Comment 7: Referring to page 12, excessive conservatisms were included in the risk analysis. Actual risk has already been presented and discussed in public meetings. The NRC representatives indicated that this overly conservative analysis was only to be used for the methodology to determine real plant risks. Recommend removing specific risk values in the letter.

Response 7: The PRB notes that the risk analysis varies widely based on the specific design of each affected facility. However, as noted in Response 3 above relative to GSI-171, there have been times

that the NRC staff determined that the CDF of a system response was low enough that a backfit would not be justified. The PRB revised the paragraph to remove specific risk values but still convey that the NRC staff has determined that the CDF is high enough that corrective action is necessary for affected facilities.

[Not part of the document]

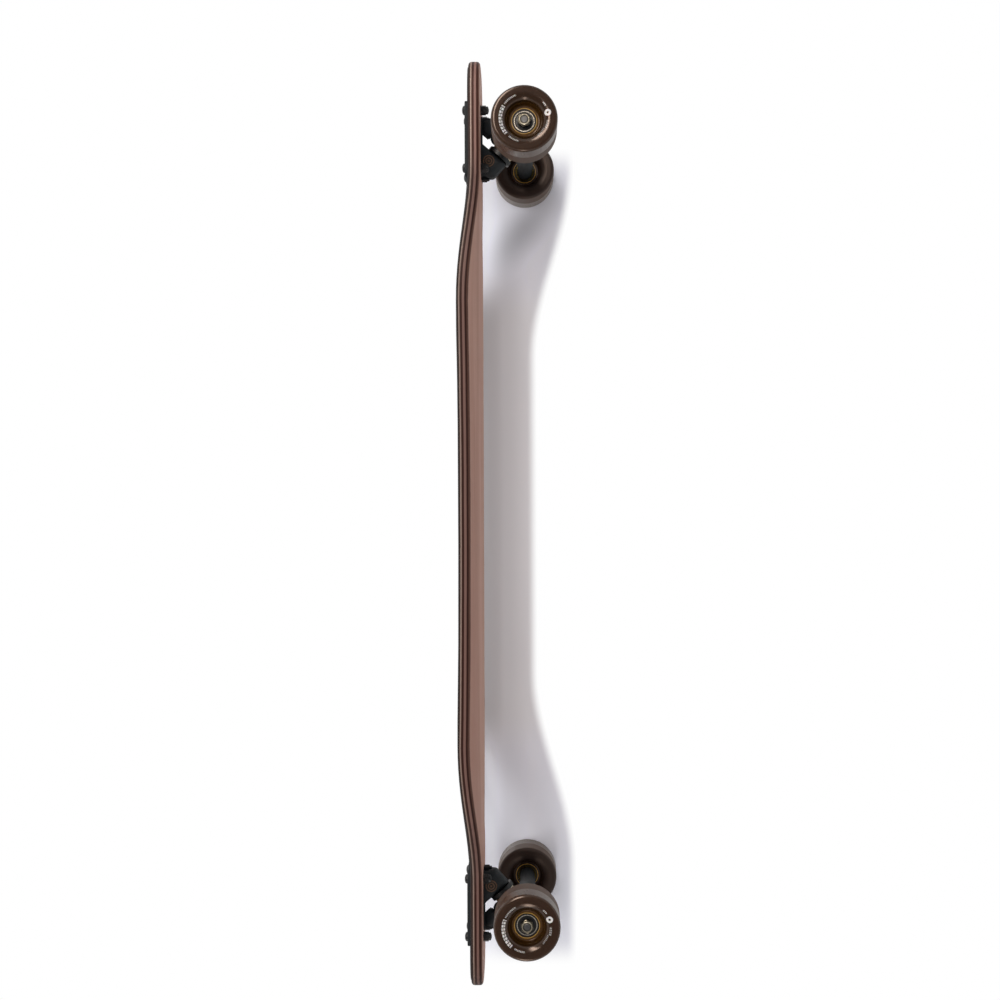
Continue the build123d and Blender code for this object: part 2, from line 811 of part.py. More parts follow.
def make_shields():
    shields = []
    for plane in (shield_outer_face - shield_thickness, -shield_outer_face):
        shield = ring(shield_inner_radius, outer_race_bore / 2, plane, shield_thickness)
        shields += in_both_bearings(shield)
    return Compound(shields)


def make_balls():
    with BuildPart() as ball:
        with Locations((ball_circle, 0, 0)):
            Sphere(ball_radius)
    turns = [Location((0, 0, 0), (0, 0, 360 / ball_count * step)) for step in range(ball_count)]
    balls = [ball.part.moved(turn) for turn in turns]
    return Compound([copy for one in balls for copy in in_both_bearings(one)])


def make_cages():
    with BuildPart() as cage:
        with BuildSketch(Plane.XY.offset(-cage_back)):
            Circle(cage_outer_diameter / 2)
            Circle(cage_inner_diameter / 2, mode=Mode.SUBTRACT)
        extrude(amount=cage_back + cage_front)
        with PolarLocations(ball_circle, ball_count):
            Sphere(ball_radius + cage_clearance, mode=Mode.SUBTRACT)
    return Compound(in_both_bearings(cage.part))


# ------------------------------------------------------------------- wheels

def make_wheel_core():
    """The plastic core: two bearing seats, a rib between them and a waist outside."""
    face = bearing_outer_face + core_proud
    with BuildPart() as core:
        with BuildSketch(Plane.XZ):
            with BuildLine():
                Polyline(
                    (core_radius, face),
                    (core_radius, core_waist_width),
                    (core_waist_radius, core_waist_width - core_waist_slope),
                    (core_waist_radius, core_waist_slope - core_waist_width),
                    (core_radius, -core_waist_width),
                    (core_radius, -face),
                    (bearing_diameter / 2, -face),
                    (bearing_diameter / 2, face),
                    close=True,
                )
            make_face()
        revolve(axis=Axis.Z)
        with BuildSketch(Plane.XY.offset(-spacer_length / 2)):
            Circle(bearing_diameter / 2)
            Circle(core_stop_radius, mode=Mode.SUBTRACT)
        extrude(amount=spacer_length)
    return core.part


def make_wheel():
    """The urethane: tread, rounded shoulders, a flat ring and a dish down to the core."""
    face = wheel_width / 2
    with BuildPart() as wheel:
        with BuildSketch(Plane.XZ):
            with BuildLine():
                half_tread = Line((wheel_radius, 0), (wheel_radius, tread_width / 2))
                shoulder = Bezier(
                    (wheel_radius, tread_width / 2),
                    (wheel_radius, tread_width / 2 + shoulder_tread_reach),
                    (rim_ring_outer + shoulder_side_reach, face),
                    (rim_ring_outer, face),
                )
                flat = Line(shoulder @ 1, (rim_ring_inner, face))
                bend = face - dish_bend_drop
                slope = Bezier(
                    flat @ 1,
                    (rim_ring_inner - dish_lip_run, face),
                    (dish_bend_radius + dish_bend_run, bend + dish_bend_fall),
                    (dish_bend_radius, bend),
                )
                wall = Bezier(
                    slope @ 1,
                    (dish_bend_radius - dish_bend_run, bend - dish_bend_fall),
                    (dish_floor_radius + dish_floor_run, bearing_outer_face),
                    (dish_floor_radius, bearing_outer_face),
                )
                Polyline(
                    wall @ 1,
                    (core_radius, bearing_outer_face),
                    (core_radius, core_waist_width),
                    (core_waist_radius, core_waist_width - core_waist_slope),
                    (core_waist_radius, 0),
                )
                mirror(about=Plane.XZ)
            make_face()
        revolve(axis=Axis.Z)
    return wheel.part


def make_wheels():
    pieces = {
        "wheel": make_wheel(),
        "wheel_core": make_wheel_core(),
        "bearing_outer_races": Compound(in_both_bearings(make_outer_race())),
        "bearing_shields": make_shields(),
        "bearing_balls": make_balls(),
        "bearing_cages": make_cages(),
    }
    for end in ends:
        for side in sides:
            for name, piece in pieces.items():
                write(piece.moved(wheel_frame(end, side)), f"{end}_{side}_{name}")


make_deck()
make_grip_tape()
make_baseplate()
make_pivot_cup()
make_mounting_bolts()
make_mounting_nuts()
make_kingpin()
make_kingpin_washers()
make_bushings()
make_hanger()
make_axle()
make_inner_races()
make_wheels()
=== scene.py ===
"""Looks of the drop-through longboard: finishes, studio and camera. It adds no shapes to it."""

import json
from math import pi

import bpy
from mathutils import Matrix, Vector


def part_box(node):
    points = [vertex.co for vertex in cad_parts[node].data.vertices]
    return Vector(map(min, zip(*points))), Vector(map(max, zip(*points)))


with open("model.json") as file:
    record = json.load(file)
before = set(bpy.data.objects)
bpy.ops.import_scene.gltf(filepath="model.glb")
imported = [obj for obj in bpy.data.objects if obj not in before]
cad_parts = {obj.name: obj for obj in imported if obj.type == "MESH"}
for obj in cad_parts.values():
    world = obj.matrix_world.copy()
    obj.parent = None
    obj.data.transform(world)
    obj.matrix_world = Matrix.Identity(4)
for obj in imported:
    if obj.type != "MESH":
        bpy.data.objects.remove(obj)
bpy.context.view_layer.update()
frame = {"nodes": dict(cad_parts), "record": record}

MM = 0.001


def middle_of(node):
    low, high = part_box(node)
    return (low + high) / 2


# ------------------------------------------------- places and sizes, from the frame

wheel_middle = middle_of("front_left_wheel")
wheel_low, wheel_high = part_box("front_left_wheel")
WHEEL_X = wheel_middle.x
WHEEL_Y = wheel_middle.y
AXLE_Z = wheel_middle.z
WHEEL_RADIUS = (wheel_high.z - wheel_low.z) / 2
WHEEL_SIDE = wheel_high.y

# the deck's top surface: see deck_depth() for the formula
DECK_THICKNESS = 12.7 * MM
DECK_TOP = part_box("front_mounting_washers")[1].z + DECK_THICKNESS
PLATFORM_DROP = 1.5 * MM
CONCAVE_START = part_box("front_baseplate")[0].x - 2.78 * MM
CONCAVE_RUN = 146.0 * MM
CONCAVE_EASE = 1.15
CONCAVE_MIDDLE = 10.8 * MM
CONCAVE_ENDS = 12.6 * MM
PLATFORM_END = WHEEL_X - 183.0 * MM
HALF_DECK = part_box("deck")[1].y

# the round boss on the side of each kingpin block, and the board-side bushing's axis
BOLTS_X = middle_of("front_mounting_bolts").x
BLOCK_SIDE = 12.0 * MM
BOSS_X = BOLTS_X - 21.5 * MM
BOSS_Z = DECK_TOP - 21.3 * MM
BOSS_RADIUS = 6.6 * MM
BUSHING_X = middle_of("front_boardside_bushing").x


# ------------------------------------------------------------------ colour and maths

def tint(code):
    """A colour from its screen code, as linear light."""
    parts = [int(code[i:i + 2], 16) / 255 for i in (1, 3, 5)]
    linear = [c / 12.92 if c <= 0.04045 else ((c + 0.055) / 1.055) ** 2.4 for c in parts]
    return tuple(linear) + (1.0,)


class Field:
    """One output socket of a material. Operators on it add Math nodes."""

    def __init__(self, paint, socket):
        self.paint = paint
        self.socket = socket

    def maths(self, operation, *others):
        return self.paint.maths(operation, self, *others)

    def __add__(self, other):
        return self.maths("ADD", other)

    def __sub__(self, other):
        return self.maths("SUBTRACT", other)

    def __rsub__(self, other):
        return self.paint.maths("SUBTRACT", other, self)

    def __mul__(self, other):
        return self.maths("MULTIPLY", other)

    def __truediv__(self, other):
        return self.maths("DIVIDE", other)

    def __pow__(self, other):
        return self.maths("POWER", other)

    def __abs__(self):
        return self.maths("ABSOLUTE")

    __radd__ = __add__
    __rmul__ = __mul__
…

Comment 8: Referring to page 13, use of visual inspection in conjunction with maintenance intervals is the standard method for ensuring many of the component s in the plant protection system (PPS) has the capability to allow current to flow to the safety related components. Recommend removing the inconsistent reference to automatic detection of the event.

Response 8:

The PRB concurs with the NRC staff's assessment that operating experience has demonstrated that visual inspection alone is likely to be inadequate at detecting an open phase condition in a timely manner. Based on the NRC special insp ection conducted at Oconee following the OPC event, the licensee could not identify if the open phase condition had existed for an hour or a day. Therefore, the reference to installing automatic detection for an OPC event is appropriate.